(SET TASK) In the records that follow, the lines from the one containing "let crown = crownSolid();" to the one containing "depsgraph = bpy.context.evaluated_depsgraph_get()", inclusive, are to be given again exactly.

(MATERIAL FOR THIS TASK)
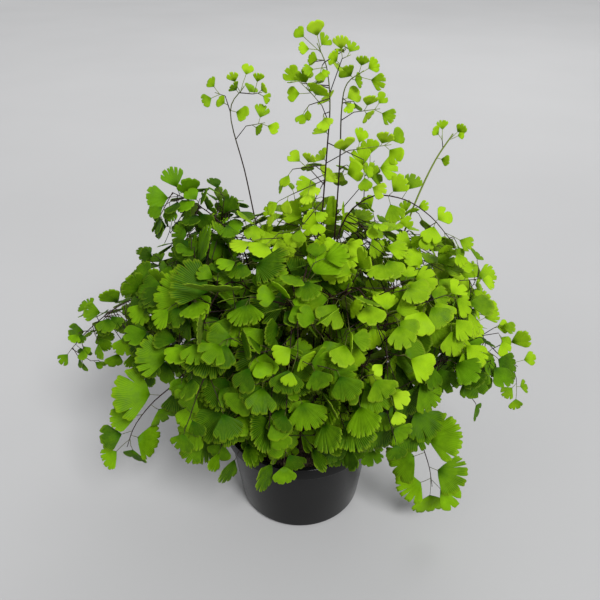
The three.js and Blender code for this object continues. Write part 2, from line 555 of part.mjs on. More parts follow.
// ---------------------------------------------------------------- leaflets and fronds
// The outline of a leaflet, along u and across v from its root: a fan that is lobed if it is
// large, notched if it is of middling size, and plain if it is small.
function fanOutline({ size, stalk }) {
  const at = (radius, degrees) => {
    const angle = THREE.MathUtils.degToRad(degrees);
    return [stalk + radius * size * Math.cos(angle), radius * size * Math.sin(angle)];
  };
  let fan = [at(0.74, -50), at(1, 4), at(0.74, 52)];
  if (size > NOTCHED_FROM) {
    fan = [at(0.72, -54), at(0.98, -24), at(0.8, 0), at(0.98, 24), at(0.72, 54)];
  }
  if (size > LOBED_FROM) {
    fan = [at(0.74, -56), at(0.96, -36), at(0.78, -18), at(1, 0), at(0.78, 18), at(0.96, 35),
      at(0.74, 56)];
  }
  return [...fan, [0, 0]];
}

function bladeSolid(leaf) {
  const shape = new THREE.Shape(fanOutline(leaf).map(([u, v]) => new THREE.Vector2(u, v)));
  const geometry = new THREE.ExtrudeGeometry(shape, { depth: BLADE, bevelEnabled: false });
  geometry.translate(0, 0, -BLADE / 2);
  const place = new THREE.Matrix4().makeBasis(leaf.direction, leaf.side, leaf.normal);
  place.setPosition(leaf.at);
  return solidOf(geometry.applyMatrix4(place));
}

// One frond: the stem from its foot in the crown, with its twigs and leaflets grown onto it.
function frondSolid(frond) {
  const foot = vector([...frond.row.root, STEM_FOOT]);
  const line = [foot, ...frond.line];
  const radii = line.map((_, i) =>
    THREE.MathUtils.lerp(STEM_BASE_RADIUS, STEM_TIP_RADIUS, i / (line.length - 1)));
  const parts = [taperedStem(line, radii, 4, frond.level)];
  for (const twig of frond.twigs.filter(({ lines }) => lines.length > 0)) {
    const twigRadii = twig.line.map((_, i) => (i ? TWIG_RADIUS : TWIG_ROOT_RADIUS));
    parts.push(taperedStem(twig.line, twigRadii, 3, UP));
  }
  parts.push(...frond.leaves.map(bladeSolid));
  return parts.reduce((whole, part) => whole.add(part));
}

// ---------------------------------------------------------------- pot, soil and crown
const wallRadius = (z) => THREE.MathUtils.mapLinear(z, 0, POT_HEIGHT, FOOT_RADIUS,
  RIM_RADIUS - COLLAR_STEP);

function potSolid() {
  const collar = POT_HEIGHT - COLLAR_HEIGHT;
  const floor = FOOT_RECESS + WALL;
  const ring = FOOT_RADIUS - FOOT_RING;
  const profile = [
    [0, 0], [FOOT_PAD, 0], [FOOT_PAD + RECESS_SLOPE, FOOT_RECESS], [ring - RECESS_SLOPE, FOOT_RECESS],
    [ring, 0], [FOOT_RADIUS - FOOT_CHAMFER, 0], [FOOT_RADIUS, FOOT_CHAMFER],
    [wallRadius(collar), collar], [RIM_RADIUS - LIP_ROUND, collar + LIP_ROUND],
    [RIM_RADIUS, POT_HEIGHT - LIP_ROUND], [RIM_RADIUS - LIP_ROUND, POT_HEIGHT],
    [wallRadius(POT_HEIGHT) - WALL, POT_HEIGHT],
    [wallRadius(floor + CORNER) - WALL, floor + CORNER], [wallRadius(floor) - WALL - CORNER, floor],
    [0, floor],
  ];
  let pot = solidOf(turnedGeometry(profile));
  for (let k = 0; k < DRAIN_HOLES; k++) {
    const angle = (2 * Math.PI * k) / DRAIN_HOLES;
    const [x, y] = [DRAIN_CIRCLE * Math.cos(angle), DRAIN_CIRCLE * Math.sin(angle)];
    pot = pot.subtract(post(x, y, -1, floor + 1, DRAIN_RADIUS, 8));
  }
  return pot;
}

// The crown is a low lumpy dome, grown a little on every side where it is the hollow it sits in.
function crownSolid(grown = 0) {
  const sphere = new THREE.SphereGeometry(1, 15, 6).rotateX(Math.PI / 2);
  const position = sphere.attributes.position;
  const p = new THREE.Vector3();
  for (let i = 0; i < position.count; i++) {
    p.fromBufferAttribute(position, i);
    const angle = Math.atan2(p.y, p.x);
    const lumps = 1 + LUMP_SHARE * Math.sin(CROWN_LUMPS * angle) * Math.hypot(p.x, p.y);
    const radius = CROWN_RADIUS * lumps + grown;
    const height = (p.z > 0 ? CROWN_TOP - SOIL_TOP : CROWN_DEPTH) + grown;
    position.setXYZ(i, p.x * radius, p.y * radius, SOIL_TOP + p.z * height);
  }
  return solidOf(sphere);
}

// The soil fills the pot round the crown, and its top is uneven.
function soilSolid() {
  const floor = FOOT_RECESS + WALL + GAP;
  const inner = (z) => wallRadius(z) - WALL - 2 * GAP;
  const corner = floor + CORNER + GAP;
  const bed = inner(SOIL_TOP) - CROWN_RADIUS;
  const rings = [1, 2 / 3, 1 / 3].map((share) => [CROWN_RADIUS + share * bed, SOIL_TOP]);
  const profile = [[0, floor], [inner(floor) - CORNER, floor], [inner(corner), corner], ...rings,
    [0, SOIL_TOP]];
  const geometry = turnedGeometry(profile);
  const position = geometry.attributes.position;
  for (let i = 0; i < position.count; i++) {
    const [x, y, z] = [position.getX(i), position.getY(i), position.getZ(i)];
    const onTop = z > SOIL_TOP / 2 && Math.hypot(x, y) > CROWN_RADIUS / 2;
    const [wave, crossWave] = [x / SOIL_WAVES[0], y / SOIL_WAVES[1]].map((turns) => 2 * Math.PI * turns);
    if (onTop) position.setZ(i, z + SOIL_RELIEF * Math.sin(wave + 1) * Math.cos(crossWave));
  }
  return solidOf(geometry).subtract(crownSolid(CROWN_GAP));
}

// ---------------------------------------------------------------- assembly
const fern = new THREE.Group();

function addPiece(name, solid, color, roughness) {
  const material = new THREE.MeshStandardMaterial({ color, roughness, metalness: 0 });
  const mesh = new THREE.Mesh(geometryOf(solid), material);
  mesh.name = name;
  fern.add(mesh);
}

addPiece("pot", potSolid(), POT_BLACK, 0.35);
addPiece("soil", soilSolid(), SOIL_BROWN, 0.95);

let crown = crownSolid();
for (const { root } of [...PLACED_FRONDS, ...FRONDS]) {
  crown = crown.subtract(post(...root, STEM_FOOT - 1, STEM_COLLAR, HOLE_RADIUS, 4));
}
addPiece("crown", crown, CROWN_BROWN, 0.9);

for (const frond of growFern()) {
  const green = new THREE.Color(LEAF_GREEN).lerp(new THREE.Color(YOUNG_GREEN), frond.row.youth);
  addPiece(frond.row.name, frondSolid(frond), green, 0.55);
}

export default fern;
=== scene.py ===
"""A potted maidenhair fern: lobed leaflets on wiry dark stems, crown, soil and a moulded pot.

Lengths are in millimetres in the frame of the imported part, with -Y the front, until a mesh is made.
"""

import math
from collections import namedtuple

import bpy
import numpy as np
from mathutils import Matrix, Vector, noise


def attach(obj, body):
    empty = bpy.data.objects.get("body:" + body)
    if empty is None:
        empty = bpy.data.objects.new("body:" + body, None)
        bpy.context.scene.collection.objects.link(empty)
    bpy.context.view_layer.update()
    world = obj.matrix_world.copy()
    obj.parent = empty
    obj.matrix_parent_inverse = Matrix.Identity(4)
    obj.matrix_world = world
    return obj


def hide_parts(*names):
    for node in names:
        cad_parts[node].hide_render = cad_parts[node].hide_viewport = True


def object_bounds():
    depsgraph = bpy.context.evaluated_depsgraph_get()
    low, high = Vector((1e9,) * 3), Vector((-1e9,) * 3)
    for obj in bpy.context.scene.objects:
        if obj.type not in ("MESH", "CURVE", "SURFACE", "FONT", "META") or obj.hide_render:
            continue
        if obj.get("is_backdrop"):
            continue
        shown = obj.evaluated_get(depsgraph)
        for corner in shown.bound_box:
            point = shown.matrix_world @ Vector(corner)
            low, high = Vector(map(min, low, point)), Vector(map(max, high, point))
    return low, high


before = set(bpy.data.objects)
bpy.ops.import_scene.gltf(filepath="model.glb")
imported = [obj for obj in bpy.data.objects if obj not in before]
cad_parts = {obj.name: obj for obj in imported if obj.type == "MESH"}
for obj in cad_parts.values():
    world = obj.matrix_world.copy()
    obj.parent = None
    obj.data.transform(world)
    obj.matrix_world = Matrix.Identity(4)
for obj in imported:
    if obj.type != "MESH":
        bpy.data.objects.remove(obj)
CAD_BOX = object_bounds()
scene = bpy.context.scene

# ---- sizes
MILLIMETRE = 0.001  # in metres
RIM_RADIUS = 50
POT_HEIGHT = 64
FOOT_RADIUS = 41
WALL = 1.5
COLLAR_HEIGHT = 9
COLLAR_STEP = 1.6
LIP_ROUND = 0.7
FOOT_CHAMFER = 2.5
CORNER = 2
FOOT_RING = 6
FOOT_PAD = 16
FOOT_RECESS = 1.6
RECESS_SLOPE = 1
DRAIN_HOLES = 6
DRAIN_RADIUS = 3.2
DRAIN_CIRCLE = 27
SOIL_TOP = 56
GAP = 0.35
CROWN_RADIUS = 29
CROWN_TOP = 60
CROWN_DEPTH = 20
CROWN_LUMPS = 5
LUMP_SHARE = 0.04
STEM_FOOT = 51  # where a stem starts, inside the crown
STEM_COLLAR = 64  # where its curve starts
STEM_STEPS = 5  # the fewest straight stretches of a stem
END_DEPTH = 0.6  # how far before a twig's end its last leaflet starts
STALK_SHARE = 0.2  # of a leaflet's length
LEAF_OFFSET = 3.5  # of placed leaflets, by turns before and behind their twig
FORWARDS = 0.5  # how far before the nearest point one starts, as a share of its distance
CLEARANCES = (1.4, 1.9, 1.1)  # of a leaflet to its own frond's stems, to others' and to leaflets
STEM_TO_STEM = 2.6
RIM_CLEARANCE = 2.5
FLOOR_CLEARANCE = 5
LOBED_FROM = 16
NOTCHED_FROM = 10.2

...

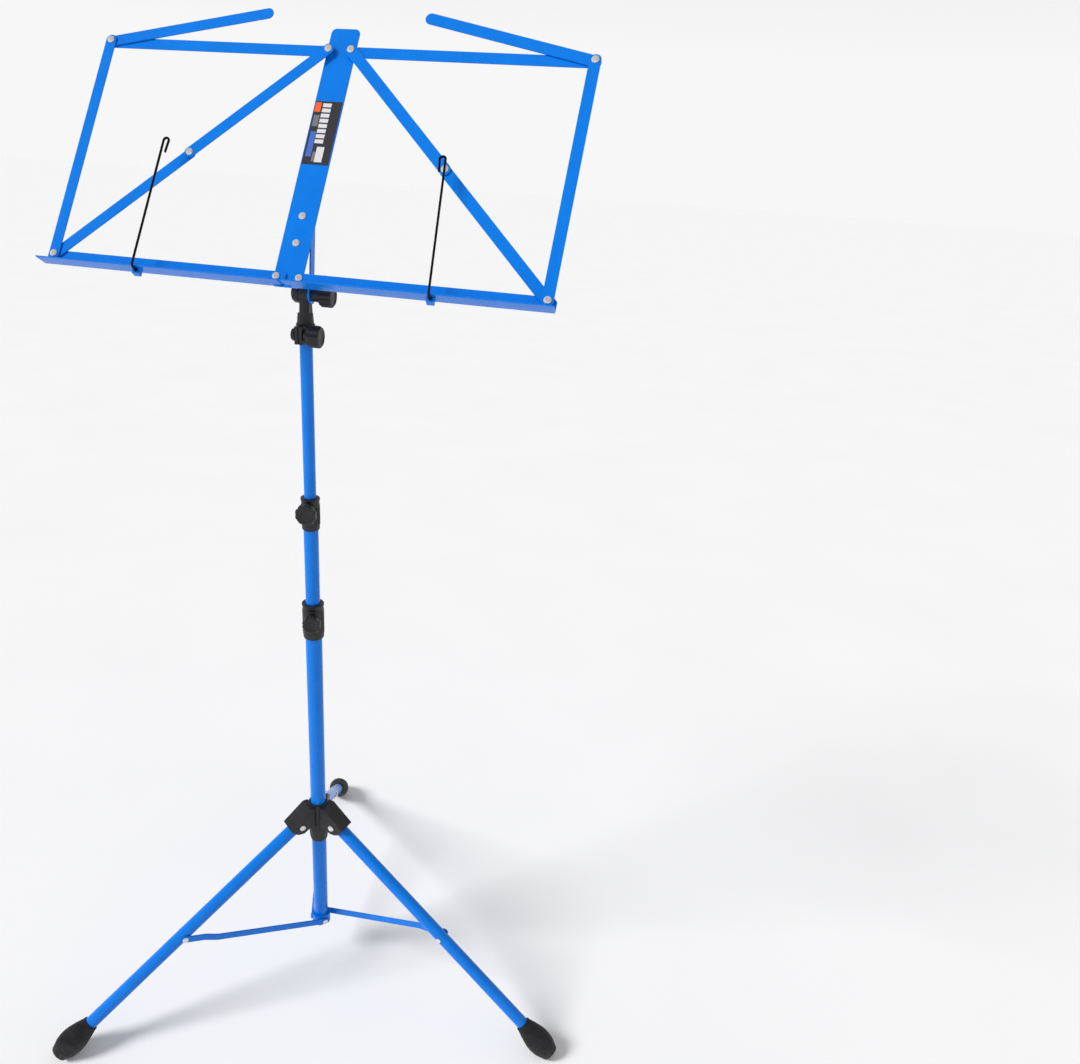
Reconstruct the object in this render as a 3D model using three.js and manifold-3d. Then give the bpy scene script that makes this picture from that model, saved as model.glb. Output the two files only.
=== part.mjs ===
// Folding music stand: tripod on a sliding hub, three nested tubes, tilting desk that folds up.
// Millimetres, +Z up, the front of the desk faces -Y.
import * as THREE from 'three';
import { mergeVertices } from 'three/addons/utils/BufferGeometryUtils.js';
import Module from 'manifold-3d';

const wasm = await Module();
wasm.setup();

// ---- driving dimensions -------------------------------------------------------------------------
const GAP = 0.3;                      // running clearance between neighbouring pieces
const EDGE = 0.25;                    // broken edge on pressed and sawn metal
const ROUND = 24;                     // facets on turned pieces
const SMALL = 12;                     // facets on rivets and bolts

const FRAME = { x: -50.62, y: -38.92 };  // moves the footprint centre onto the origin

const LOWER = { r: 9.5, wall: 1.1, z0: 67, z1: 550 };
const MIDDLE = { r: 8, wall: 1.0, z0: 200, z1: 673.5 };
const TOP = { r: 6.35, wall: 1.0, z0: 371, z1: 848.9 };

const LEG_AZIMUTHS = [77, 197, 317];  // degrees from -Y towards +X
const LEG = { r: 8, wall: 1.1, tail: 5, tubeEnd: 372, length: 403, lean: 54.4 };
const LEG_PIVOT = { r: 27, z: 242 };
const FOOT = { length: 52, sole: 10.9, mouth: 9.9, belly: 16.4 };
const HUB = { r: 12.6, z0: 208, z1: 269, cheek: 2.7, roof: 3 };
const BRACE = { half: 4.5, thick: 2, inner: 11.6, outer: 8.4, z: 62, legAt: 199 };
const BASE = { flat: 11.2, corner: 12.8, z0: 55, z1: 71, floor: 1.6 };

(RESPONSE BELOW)
let crown = crownSolid();
for (const { root } of [...PLACED_FRONDS, ...FRONDS]) {
  crown = crown.subtract(post(...root, STEM_FOOT - 1, STEM_COLLAR, HOLE_RADIUS, 4));
}
addPiece("crown", crown, CROWN_BROWN, 0.9);

for (const frond of growFern()) {
  const green = new THREE.Color(LEAF_GREEN).lerp(new THREE.Color(YOUNG_GREEN), frond.row.youth);
  addPiece(frond.row.name, frondSolid(frond), green, 0.55);
}

export default fern;
=== scene.py ===
"""A potted maidenhair fern: lobed leaflets on wiry dark stems, crown, soil and a moulded pot.

Lengths are in millimetres in the frame of the imported part, with -Y the front, until a mesh is made.
"""

import math
from collections import namedtuple

import bpy
import numpy as np
from mathutils import Matrix, Vector, noise


def attach(obj, body):
    empty = bpy.data.objects.get("body:" + body)
    if empty is None:
        empty = bpy.data.objects.new("body:" + body, None)
        bpy.context.scene.collection.objects.link(empty)
    bpy.context.view_layer.update()
    world = obj.matrix_world.copy()
    obj.parent = empty
    obj.matrix_parent_inverse = Matrix.Identity(4)
    obj.matrix_world = world
    return obj


def hide_parts(*names):
    for node in names:
        cad_parts[node].hide_render = cad_parts[node].hide_viewport = True


def object_bounds():
    depsgraph = bpy.context.evaluated_depsgraph_get()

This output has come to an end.